DESCRIPTION OF THE TASK
Repeat, exactly and completely, the entries shown underneath.

DATA PROVIDED

◆ ◆ ◆ ◆ ◆

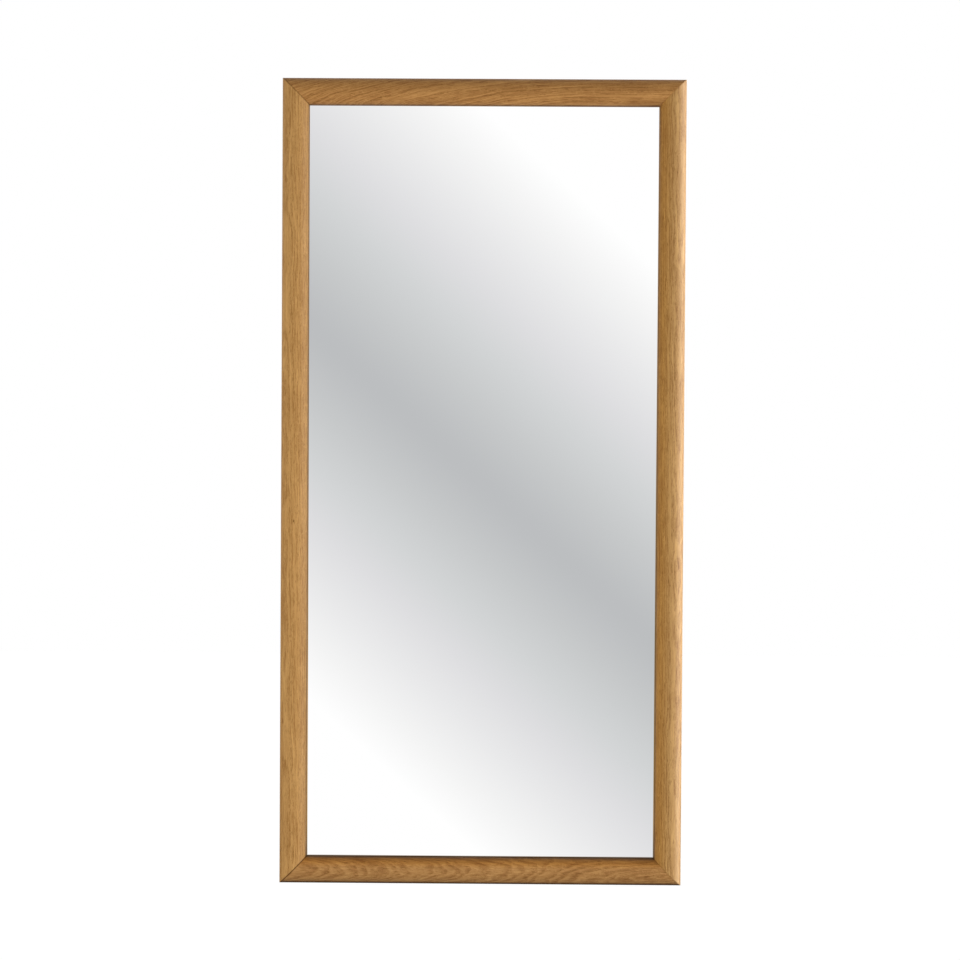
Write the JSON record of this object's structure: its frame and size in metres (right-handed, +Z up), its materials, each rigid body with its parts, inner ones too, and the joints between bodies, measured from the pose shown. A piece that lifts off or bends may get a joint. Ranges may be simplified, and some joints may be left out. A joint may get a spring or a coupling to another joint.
{
  "type": "wall mirror",
  "caption": "Tall wall mirror: flat silvered glass in a mitred, round-faced oak frame, with a back board held by turn buttons, swinging D rings and wall bumpers.",
  "frame": {"origin": "on the wall plane, behind the middle of the glass", "axes": "+Z up, +X to the right as seen from the front, +Y back into the wall; the mirror faces -Y"},
  "size_m": [0.6, 0.034, 1.2],
  "materials": {
    "oak_stile": "satin oil over straight-grained oak",
    "oak_rail": "satin oil over crown-cut oak",
    "beech": "raw pressed beech",
    "nail_steel": "bright strip steel",
    "mirror_glass": "silvered float glass, polished",
    "felt_tape": "thin brown felt",
    "block_rubber": "matte",
    "hardboard": "pressed brown board, fine fibres",
    "zinc_steel": "zinc plated, satin",
    "screw_brass": "yellow passivated, satin",
    "hanger_steel": "zinc plated, satin",
    "ring_steel": "zinc plated wire",
    "bumper_rubber": "matte moulded"
  },
  "bodies": {
    "frame": {"left_stile": "oak_stile", "right_stile": "oak_stile", "top_rail": "oak_rail", "bottom_rail": "oak_rail", "corner_biscuit_top_left": "beech", "corner_biscuit_top_right": "beech", "corner_biscuit_bottom_right": "beech", "corner_biscuit_bottom_left": "beech", "corner_v_nails": "nail_steel", "mirror_glass": "mirror_glass", "glass_tape_top": "felt_tape", "glass_tape_right": "felt_tape", "glass_tape_bottom": "felt_tape", "glass_tape_left": "felt_tape", "glass_edge_blocks": "block_rubber", "backing_board": "hardboard", "turn_button_screws": "screw_brass", "hanger_plate_left": "hanger_steel", "hanger_plate_right": "hanger_steel", "hanger_plate_top": "hanger_steel", "hanger_plate_bottom": "hanger_steel", "hanger_screws": "screw_brass", "wall_bumper_top_left": "bumper_rubber", "wall_bumper_top_right": "bumper_rubber", "wall_bumper_bottom_right": "bumper_rubber", "wall_bumper_bottom_left": "bumper_rubber"},
    "button_left_top": {"turn_button_left_top": "zinc_steel"},
    "button_left_middle": {"turn_button_left_middle": "zinc_steel"},
    "button_left_bottom": {"turn_button_left_bottom": "zinc_steel"},
    "button_right_top": {"turn_button_right_top": "zinc_steel"},
    "button_right_middle": {"turn_button_right_middle": "zinc_steel"},
    "button_right_bottom": {"turn_button_right_bottom": "zinc_steel"},
    "button_top": {"turn_button_top": "zinc_steel"},
    "button_bottom": {"turn_button_bottom": "zinc_steel"},
    "ring_left": {"hanger_ring_left": "ring_steel"},
    "ring_right": {"hanger_ring_right": "ring_steel"},
    "ring_top": {"hanger_ring_top": "ring_steel"},
    "ring_bottom": {"hanger_ring_bottom": "ring_steel"}
  },
  "joints": [
    {"name": "button_left_top_turn", "type": "hinge", "parent": "frame", "child": "button_left_top", "pos_m": [-0.284, -0.006, 0.42], "axis": [0, 1, 0], "continuous": true},
    {"name": "button_left_middle_turn", "type": "hinge", "parent": "frame", "child": "button_left_middle", "pos_m": [-0.284, -0.006, 0], "axis": [0, 1, 0], "continuous": true},
    {"name": "button_left_bottom_turn", "type": "hinge", "parent": "frame", "child": "button_left_bottom", "pos_m": [-0.284, -0.006, -0.42], "axis": [0, 1, 0], "continuous": true},
    {"name": "button_right_top_turn", "type": "hinge", "parent": "frame", "child": "button_right_top", "pos_m": [0.284, -0.006, 0.42], "axis": [0, 1, 0], "continuous": true},
    {"name": "button_right_middle_turn", "type": "hinge", "parent": "frame", "child": "button_right_middle", "pos_m": [0.284, -0.006, 0], "axis": [0, 1, 0], "continuous": true},
    {"name": "button_right_bottom_turn", "type": "hinge", "parent": "frame", "child": "button_right_bottom", "pos_m": [0.284, -0.006, -0.42], "axis": [0, 1, 0], "continuous": true},
    {"name": "button_top_turn", "type": "hinge", "parent": "frame", "child": "button_top", "pos_m": [0, -0.006, 0.584], "axis": [0, 1, 0], "continuous": true},
    {"name": "button_bottom_turn", "type": "hinge", "parent": "frame", "child": "button_bottom", "pos_m": [0, -0.006, -0.584], "axis": [0, 1, 0], "continuous": true},
    {"name": "ring_left_swing", "type": "hinge", "parent": "frame", "child": "ring_left", "pos_m": [-0.284, -0.00325, 0.3], "axis": [1, 0, 0], "range_deg": [0, 180]},
    {"name": "ring_right_swing", "type": "hinge", "parent": "frame", "child": "ring_right", "pos_m": [0.284, -0.00325, 0.3], "axis": [1, 0, 0], "range_deg": [0, 180]},
    {"name": "ring_top_swing", "type": "hinge", "parent": "frame", "child": "ring_top", "pos_m": [-0.15, -0.00325, 0.584], "axis": [0, 0, 1], "range_deg": [0, 180]},
    {"name": "ring_bottom_swing", "type": "hinge", "parent": "frame", "child": "ring_bottom", "pos_m": [-0.15, -0.00325, -0.584], "axis": [0, 0, 1], "range_deg": [0, 180]}
  ]
}
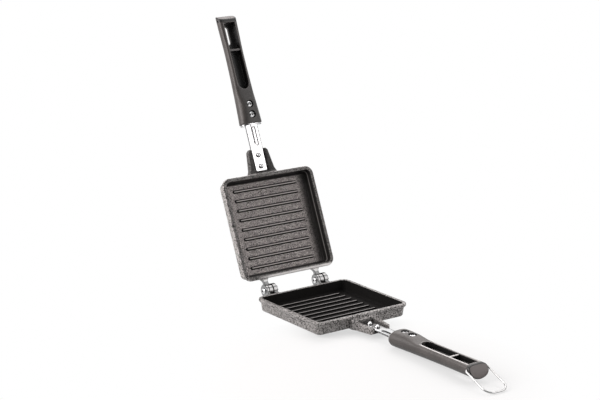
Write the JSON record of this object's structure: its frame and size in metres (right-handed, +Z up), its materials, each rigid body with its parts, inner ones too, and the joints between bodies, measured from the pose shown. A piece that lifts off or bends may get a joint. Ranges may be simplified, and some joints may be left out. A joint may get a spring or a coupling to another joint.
{
  "type": "pie iron",
  "caption": "Square pie iron for the hob: ribbed shallow pans hinged at the back, each on a riveted steel strip with a moulded handle, and a wire bail that locks the handles together.",
  "frame": {"origin": "centre of the base pan's outer face, which stands on the hob", "axes": "+X along the hinge, +Y from the handle towards the hinge, +Z up out of the base pan"},
  "size_m": [0.14, 0.556, 0.3554],
  "materials": {
    "pan_casting": "hammered grey enamel outside, dark non-stick coat inside",
    "moulding": "satin heat-proof phenolic moulding",
    "bright_steel": "bright nickel-plated steel"
  },
  "bodies": {
    "base": {"base_pan": "pan_casting", "base_strip": "bright_steel", "base_rivets": "bright_steel", "base_ferrule": "bright_steel", "base_handle": "moulding", "base_handle_screws": "bright_steel", "base_handle_nuts": "bright_steel", "hinge_bolt_left": "bright_steel", "hinge_bolt_right": "bright_steel", "hinge_washer_left": "bright_steel", "hinge_washer_right": "bright_steel", "hinge_nut_left": "bright_steel", "hinge_nut_right": "bright_steel"},
    "lid": {"lid_pan": "pan_casting", "lid_strip": "bright_steel", "lid_rivets": "bright_steel", "lid_ferrule": "bright_steel", "lid_handle": "moulding", "lid_handle_screws": "bright_steel", "lid_handle_nuts": "bright_steel"},
    "bail": {"bail": "bright_steel"}
  },
  "joints": [
    {"name": "lid_hinge", "type": "hinge", "parent": "base", "child": "lid", "pos_m": [0, 0.08195, 0.0171], "axis": [1, 0, 0], "range_deg": [0, 113]},
    {"name": "bail_pivot", "type": "hinge", "parent": "base", "child": "bail", "pos_m": [0, -0.27255, 0.0065], "axis": [1, 0, 0], "range_deg": [-149, 136]}
  ]
}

◆ ◆ ◆ ◆ ◆

ANSWER TO THIS PROBLEM
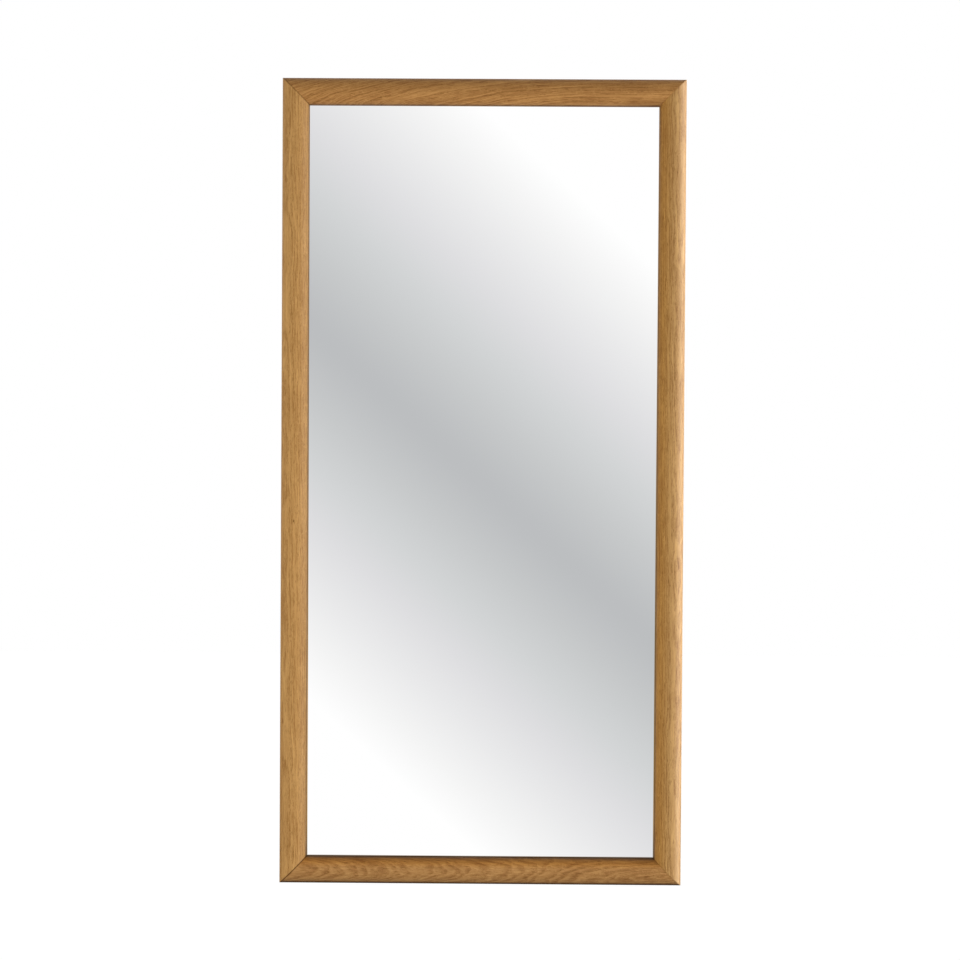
Write the JSON record of this object's structure: its frame and size in metres (right-handed, +Z up), its materials, each rigid body with its parts, inner ones too, and the joints between bodies, measured from the pose shown. A piece that lifts off or bends may get a joint. Ranges may be simplified, and some joints may be left out. A joint may get a spring or a coupling to another joint.
{
  "type": "wall mirror",
  "caption": "Tall wall mirror: flat silvered glass in a mitred, round-faced oak frame, with a back board held by turn buttons, swinging D rings and wall bumpers.",
  "frame": {"origin": "on the wall plane, behind the middle of the glass", "axes": "+Z up, +X to the right as seen from the front, +Y back into the wall; the mirror faces -Y"},
  "size_m": [0.6, 0.034, 1.2],
  "materials": {
    "oak_stile": "satin oil over straight-grained oak",
    "oak_rail": "satin oil over crown-cut oak",
    "beech": "raw pressed beech",
    "nail_steel": "bright strip steel",
    "mirror_glass": "silvered float glass, polished",
    "felt_tape": "thin brown felt",
    "block_rubber": "matte",
    "hardboard": "pressed brown board, fine fibres",
    "zinc_steel": "zinc plated, satin",
    "screw_brass": "yellow passivated, satin",
    "hanger_steel": "zinc plated, satin",
    "ring_steel": "zinc plated wire",
    "bumper_rubber": "matte moulded"
  },
  "bodies": {
    "frame": {"left_stile": "oak_stile", "right_stile": "oak_stile", "top_rail": "oak_rail", "bottom_rail": "oak_rail", "corner_biscuit_top_left": "beech", "corner_biscuit_top_right": "beech", "corner_biscuit_bottom_right": "beech", "corner_biscuit_bottom_left": "beech", "corner_v_nails": "nail_steel", "mirror_glass": "mirror_glass", "glass_tape_top": "felt_tape", "glass_tape_right": "felt_tape", "glass_tape_bottom": "felt_tape", "glass_tape_left": "felt_tape", "glass_edge_blocks": "block_rubber", "backing_board": "hardboard", "turn_button_screws": "screw_brass", "hanger_plate_left": "hanger_steel", "hanger_plate_right": "hanger_steel", "hanger_plate_top": "hanger_steel", "hanger_plate_bottom": "hanger_steel", "hanger_screws": "screw_brass", "wall_bumper_top_left": "bumper_rubber", "wall_bumper_top_right": "bumper_rubber", "wall_bumper_bottom_right": "bumper_rubber", "wall_bumper_bottom_left": "bumper_rubber"},
    "button_left_top": {"turn_button_left_top": "zinc_steel"},
    "button_left_middle": {"turn_button_left_middle": "zinc_steel"},
    "button_left_bottom": {"turn_button_left_bottom": "zinc_steel"},
    "button_right_top": {"turn_button_right_top": "zinc_steel"},
    "button_right_middle": {"turn_button_right_middle": "zinc_steel"},
    "button_right_bottom": {"turn_button_right_bottom": "zinc_steel"},
    "button_top": {"turn_button_top": "zinc_steel"},
    "button_bottom": {"turn_button_bottom": "zinc_steel"},
    "ring_left": {"hanger_ring_left": "ring_steel"},
    "ring_right": {"hanger_ring_right": "ring_steel"},
    "ring_top": {"hanger_ring_top": "ring_steel"},
    "ring_bottom": {"hanger_ring_bottom": "ring_steel"}
  },
  "joints": [
    {"name": "button_left_top_turn", "type": "hinge", "parent": "frame", "child": "button_left_top", "pos_m": [-0.284, -0.006, 0.42], "axis": [0, 1, 0], "continuous": true},
    {"name": "button_left_middle_turn", "type": "hinge", "parent": "frame", "child": "button_left_middle", "pos_m": [-0.284, -0.006, 0], "axis": [0, 1, 0], "continuous": true},
    {"name": "button_left_bottom_turn", "type": "hinge", "parent": "frame", "child": "button_left_bottom", "pos_m": [-0.284, -0.006, -0.42], "axis": [0, 1, 0], "continuous": true},
    {"name": "button_right_top_turn", "type": "hinge", "parent": "frame", "child": "button_right_top", "pos_m": [0.284, -0.006, 0.42], "axis": [0, 1, 0], "continuous": true},
    {"name": "button_right_middle_turn", "type": "hinge", "parent": "frame", "child": "button_right_middle", "pos_m": [0.284, -0.006, 0], "axis": [0, 1, 0], "continuous": true},
    {"name": "button_right_bottom_turn", "type": "hinge", "parent": "frame", "child": "button_right_bottom", "pos_m": [0.284, -0.006, -0.42], "axis": [0, 1, 0], "continuous": true},
    {"name": "button_top_turn", "type": "hinge", "parent": "frame", "child": "button_top", "pos_m": [0, -0.006, 0.584], "axis": [0, 1, 0], "continuous": true},
    {"name": "button_bottom_turn", "type": "hinge", "parent": "frame", "child": "button_bottom", "pos_m": [0, -0.006, -0.584], "axis": [0, 1, 0], "continuous": true},
    {"name": "ring_left_swing", "type": "hinge", "parent": "frame", "child": "ring_left", "pos_m": [-0.284, -0.00325, 0.3], "axis": [1, 0, 0], "range_deg": [0, 180]},
    {"name": "ring_right_swing", "type": "hinge", "parent": "frame", "child": "ring_right", "pos_m": [0.284, -0.00325, 0.3], "axis": [1, 0, 0], "range_deg": [0, 180]},
    {"name": "ring_top_swing", "type": "hinge", "parent": "frame", "child": "ring_top", "pos_m": [-0.15, -0.00325, 0.584], "axis": [0, 0, 1], "range_deg": [0, 180]},
    {"name": "ring_bottom_swing", "type": "hinge", "parent": "frame", "child": "ring_bottom", "pos_m": [-0.15, -0.00325, -0.584], "axis": [0, 0, 1], "range_deg": [0, 180]}
  ]
}
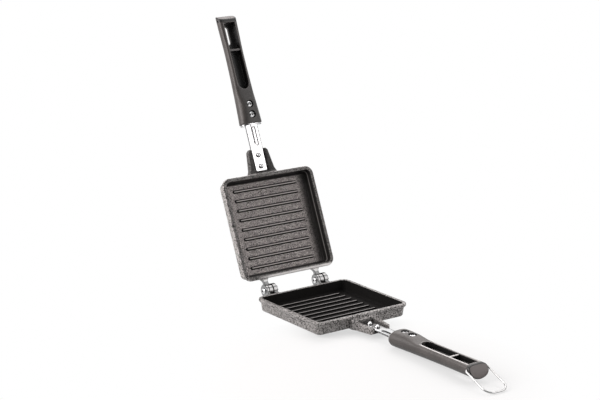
Write the JSON record of this object's structure: its frame and size in metres (right-handed, +Z up), its materials, each rigid body with its parts, inner ones too, and the joints between bodies, measured from the pose shown. A piece that lifts off or bends may get a joint. Ranges may be simplified, and some joints may be left out. A joint may get a spring or a coupling to another joint.
{
  "type": "pie iron",
  "caption": "Square pie iron for the hob: ribbed shallow pans hinged at the back, each on a riveted steel strip with a moulded handle, and a wire bail that locks the handles together.",
  "frame": {"origin": "centre of the base pan's outer face, which stands on the hob", "axes": "+X along the hinge, +Y from the handle towards the hinge, +Z up out of the base pan"},
  "size_m": [0.14, 0.556, 0.3554],
  "materials": {
    "pan_casting": "hammered grey enamel outside, dark non-stick coat inside",
    "moulding": "satin heat-proof phenolic moulding",
    "bright_steel": "bright nickel-plated steel"
  },
  "bodies": {
    "base": {"base_pan": "pan_casting", "base_strip": "bright_steel", "base_rivets": "bright_steel", "base_ferrule": "bright_steel", "base_handle": "moulding", "base_handle_screws": "bright_steel", "base_handle_nuts": "bright_steel", "hinge_bolt_left": "bright_steel", "hinge_bolt_right": "bright_steel", "hinge_washer_left": "bright_steel", "hinge_washer_right": "bright_steel", "hinge_nut_left": "bright_steel", "hinge_nut_right": "bright_steel"},
    "lid": {"lid_pan": "pan_casting", "lid_strip": "bright_steel", "lid_rivets": "bright_steel", "lid_ferrule": "bright_steel", "lid_handle": "moulding", "lid_handle_screws": "bright_steel", "lid_handle_nuts": "bright_steel"},
    "bail": {"bail": "bright_steel"}
  },
  "joints": [
    {"name": "lid_hinge", "type": "hinge", "parent": "base", "child": "lid", "pos_m": [0, 0.08195, 0.0171], "axis": [1, 0, 0], "range_deg": [0, 113]},
    {"name": "bail_pivot", "type": "hinge", "parent": "base", "child": "bail", "pos_m": [0, -0.27255, 0.0065], "axis": [1, 0, 0], "range_deg": [-149, 136]}
  ]
}